TASK DESCRIPTION
In the following material, identify every line holding the string "origin" and return it.

ENTRIES SHOWN
▼

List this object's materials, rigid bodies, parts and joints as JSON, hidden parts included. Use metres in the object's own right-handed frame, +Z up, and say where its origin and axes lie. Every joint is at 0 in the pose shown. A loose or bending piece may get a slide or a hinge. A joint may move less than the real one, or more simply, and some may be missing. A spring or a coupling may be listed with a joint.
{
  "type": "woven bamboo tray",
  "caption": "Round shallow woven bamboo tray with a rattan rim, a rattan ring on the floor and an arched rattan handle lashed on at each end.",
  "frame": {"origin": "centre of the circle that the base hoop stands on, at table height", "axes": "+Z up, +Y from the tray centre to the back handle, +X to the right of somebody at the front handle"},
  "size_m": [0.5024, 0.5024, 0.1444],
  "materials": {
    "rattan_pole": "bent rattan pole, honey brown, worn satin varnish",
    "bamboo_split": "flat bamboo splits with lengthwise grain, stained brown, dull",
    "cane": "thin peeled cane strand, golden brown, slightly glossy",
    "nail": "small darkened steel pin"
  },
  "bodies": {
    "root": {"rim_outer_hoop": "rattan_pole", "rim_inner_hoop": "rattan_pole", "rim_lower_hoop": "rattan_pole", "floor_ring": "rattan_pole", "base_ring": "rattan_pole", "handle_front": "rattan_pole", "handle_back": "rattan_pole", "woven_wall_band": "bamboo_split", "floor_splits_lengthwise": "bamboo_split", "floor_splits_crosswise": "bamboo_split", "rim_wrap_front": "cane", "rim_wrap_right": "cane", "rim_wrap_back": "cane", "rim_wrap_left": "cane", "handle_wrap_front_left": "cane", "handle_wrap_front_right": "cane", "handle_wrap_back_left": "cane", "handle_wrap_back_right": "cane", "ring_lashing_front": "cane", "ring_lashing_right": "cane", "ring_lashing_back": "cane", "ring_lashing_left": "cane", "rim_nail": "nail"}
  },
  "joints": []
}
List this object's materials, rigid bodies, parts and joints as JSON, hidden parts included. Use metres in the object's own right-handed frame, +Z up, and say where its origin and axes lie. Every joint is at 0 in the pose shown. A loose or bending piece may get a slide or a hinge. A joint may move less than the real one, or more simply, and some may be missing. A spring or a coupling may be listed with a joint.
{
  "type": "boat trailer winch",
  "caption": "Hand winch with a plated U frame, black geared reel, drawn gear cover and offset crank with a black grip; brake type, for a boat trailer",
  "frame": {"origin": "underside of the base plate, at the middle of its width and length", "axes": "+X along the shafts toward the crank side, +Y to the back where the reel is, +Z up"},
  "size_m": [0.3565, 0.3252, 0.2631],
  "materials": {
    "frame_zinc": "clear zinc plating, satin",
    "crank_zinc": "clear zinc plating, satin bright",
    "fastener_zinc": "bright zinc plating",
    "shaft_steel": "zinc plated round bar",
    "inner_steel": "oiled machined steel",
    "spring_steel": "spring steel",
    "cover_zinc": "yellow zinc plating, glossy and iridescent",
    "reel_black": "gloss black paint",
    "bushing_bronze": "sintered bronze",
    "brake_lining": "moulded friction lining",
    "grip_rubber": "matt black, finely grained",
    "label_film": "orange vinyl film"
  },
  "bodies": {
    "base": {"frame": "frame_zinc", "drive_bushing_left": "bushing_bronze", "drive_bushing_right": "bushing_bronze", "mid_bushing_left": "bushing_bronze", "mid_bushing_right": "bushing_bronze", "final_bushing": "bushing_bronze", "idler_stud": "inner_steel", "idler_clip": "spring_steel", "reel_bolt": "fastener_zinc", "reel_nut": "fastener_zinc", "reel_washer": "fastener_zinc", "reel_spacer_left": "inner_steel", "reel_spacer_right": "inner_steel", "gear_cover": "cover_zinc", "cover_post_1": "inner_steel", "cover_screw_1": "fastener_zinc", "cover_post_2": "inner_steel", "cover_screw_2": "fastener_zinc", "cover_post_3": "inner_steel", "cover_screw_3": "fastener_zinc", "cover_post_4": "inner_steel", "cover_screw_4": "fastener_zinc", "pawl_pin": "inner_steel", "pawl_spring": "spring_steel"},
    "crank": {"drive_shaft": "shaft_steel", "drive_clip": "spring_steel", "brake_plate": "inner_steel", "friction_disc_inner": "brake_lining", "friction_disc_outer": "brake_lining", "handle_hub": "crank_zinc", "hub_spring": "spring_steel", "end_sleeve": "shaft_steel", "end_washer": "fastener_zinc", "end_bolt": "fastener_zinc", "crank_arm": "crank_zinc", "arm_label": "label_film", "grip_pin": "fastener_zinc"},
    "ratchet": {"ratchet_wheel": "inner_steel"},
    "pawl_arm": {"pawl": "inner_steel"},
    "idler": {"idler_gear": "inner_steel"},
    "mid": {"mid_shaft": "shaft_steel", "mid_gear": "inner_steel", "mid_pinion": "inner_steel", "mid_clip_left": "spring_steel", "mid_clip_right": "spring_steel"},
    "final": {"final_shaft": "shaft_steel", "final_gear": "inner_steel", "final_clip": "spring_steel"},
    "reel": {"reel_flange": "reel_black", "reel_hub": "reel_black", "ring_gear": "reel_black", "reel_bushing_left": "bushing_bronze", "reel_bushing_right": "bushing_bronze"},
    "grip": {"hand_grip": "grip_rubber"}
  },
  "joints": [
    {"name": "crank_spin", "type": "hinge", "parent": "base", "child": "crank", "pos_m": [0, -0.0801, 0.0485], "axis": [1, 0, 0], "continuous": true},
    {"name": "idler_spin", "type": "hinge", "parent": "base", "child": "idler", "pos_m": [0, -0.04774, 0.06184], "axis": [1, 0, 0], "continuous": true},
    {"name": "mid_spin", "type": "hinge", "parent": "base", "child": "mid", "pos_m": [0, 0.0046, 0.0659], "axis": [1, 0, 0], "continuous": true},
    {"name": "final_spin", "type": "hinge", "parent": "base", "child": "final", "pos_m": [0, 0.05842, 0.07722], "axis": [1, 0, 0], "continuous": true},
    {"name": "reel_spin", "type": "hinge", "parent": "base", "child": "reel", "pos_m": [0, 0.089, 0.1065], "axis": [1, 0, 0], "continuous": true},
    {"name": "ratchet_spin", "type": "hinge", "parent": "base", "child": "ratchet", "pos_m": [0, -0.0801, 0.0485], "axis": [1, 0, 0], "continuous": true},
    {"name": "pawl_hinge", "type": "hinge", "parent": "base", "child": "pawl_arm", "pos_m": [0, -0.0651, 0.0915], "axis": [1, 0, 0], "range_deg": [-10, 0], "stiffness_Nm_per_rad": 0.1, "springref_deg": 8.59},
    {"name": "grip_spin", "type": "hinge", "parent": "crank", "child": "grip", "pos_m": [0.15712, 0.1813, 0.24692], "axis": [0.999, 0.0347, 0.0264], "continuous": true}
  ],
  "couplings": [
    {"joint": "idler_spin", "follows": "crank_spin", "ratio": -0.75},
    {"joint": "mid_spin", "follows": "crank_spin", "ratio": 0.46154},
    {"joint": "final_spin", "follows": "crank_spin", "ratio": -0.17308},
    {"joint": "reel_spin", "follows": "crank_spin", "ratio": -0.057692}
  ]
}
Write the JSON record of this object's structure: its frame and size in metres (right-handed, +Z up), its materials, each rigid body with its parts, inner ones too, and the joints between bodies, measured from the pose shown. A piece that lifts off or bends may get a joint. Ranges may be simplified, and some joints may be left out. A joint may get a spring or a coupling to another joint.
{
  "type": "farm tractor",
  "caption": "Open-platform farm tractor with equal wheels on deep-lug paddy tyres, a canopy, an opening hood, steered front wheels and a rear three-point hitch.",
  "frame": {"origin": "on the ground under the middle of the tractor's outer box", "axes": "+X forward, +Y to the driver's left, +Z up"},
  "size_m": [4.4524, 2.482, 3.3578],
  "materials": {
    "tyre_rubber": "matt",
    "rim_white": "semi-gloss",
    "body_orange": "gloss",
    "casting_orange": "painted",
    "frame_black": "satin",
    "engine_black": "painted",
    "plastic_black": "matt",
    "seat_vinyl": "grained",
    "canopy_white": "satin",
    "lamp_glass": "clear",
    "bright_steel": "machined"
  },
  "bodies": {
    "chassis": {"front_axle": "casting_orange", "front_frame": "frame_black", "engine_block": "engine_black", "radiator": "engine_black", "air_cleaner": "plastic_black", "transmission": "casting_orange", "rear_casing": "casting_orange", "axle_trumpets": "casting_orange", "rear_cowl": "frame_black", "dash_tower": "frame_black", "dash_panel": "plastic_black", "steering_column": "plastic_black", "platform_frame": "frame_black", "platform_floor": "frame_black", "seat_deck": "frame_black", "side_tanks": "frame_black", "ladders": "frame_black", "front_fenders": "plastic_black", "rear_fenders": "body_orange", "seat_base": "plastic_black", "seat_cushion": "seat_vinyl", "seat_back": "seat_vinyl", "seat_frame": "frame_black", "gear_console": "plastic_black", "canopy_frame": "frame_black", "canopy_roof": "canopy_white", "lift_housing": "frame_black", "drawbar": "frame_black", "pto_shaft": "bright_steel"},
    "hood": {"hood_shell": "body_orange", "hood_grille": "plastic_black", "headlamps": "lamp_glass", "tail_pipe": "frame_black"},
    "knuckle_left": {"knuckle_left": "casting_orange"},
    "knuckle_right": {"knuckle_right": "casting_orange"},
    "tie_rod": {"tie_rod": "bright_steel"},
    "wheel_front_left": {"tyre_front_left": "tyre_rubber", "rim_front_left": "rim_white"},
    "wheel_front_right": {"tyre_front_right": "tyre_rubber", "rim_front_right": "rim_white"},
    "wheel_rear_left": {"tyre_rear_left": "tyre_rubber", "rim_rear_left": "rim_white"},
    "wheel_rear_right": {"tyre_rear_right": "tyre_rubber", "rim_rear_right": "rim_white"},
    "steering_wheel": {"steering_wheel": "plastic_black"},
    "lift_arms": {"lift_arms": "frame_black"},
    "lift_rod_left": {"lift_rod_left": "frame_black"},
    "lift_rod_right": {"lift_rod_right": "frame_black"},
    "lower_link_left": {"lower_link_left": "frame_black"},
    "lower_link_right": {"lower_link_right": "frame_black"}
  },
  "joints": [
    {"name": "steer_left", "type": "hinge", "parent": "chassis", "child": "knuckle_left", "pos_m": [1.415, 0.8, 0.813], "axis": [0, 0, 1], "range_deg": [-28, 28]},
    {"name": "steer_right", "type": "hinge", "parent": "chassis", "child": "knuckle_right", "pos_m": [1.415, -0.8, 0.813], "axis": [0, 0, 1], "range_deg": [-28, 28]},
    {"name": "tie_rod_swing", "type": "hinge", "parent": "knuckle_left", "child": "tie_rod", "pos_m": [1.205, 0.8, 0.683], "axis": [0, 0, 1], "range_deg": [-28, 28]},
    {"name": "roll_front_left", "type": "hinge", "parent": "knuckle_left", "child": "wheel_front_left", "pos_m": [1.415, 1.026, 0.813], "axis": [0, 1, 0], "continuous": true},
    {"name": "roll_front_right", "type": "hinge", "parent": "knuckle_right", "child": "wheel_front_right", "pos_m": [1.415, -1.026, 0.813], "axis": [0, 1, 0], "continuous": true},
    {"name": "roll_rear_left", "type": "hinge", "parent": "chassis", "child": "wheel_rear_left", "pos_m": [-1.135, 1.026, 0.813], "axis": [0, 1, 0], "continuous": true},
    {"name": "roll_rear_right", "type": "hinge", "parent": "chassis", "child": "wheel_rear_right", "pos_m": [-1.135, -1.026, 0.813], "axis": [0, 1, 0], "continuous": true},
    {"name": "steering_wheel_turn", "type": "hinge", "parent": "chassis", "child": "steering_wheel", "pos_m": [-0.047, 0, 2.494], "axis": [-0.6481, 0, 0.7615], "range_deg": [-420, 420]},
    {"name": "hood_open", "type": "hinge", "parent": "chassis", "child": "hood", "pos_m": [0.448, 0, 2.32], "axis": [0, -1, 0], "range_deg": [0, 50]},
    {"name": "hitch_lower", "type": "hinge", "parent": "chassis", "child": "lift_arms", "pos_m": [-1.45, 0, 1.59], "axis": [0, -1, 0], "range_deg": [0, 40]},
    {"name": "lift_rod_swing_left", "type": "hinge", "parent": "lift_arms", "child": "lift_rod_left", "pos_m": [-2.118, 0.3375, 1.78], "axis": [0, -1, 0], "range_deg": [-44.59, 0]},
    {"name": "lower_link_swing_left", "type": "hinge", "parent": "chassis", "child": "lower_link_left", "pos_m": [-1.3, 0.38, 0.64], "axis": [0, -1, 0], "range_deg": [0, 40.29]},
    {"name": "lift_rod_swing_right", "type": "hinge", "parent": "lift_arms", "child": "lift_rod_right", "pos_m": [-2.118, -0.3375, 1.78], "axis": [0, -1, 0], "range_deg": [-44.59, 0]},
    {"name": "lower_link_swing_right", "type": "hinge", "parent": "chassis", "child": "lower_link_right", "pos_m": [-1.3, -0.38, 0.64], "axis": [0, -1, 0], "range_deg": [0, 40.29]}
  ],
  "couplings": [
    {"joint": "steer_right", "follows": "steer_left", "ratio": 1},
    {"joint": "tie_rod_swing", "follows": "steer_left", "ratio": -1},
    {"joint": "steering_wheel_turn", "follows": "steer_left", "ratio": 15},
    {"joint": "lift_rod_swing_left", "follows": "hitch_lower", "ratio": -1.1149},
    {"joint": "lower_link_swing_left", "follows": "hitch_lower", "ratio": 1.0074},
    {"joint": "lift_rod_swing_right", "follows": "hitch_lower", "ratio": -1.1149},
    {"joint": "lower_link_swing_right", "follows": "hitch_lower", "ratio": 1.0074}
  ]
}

▲

RESULT
List this object's materials, rigid bodies, parts and joints as JSON, hidden parts included. Use metres in the object's own right-handed frame, +Z up, and say where its origin and axes lie. Every joint is at 0 in the pose shown. A loose or bending piece may get a slide or a hinge. A joint may move less than the real one, or more simply, and some may be missing. A spring or a coupling may be listed with a joint.
  "frame": {"origin": "centre of the circle that the base hoop stands on, at table height", "axes": "+Z up, +Y from the tray centre to the back handle, +X to the right of somebody at the front handle"},
List this object's materials, rigid bodies, parts and joints as JSON, hidden parts included. Use metres in the object's own right-handed frame, +Z up, and say where its origin and axes lie. Every joint is at 0 in the pose shown. A loose or bending piece may get a slide or a hinge. A joint may move less than the real one, or more simply, and some may be missing. A spring or a coupling may be listed with a joint.
  "frame": {"origin": "underside of the base plate, at the middle of its width and length", "axes": "+X along the shafts toward the crank side, +Y to the back where the reel is, +Z up"},
  "frame": {"origin": "on the ground under the middle of the tractor's outer box", "axes": "+X forward, +Y to the driver's left, +Z up"},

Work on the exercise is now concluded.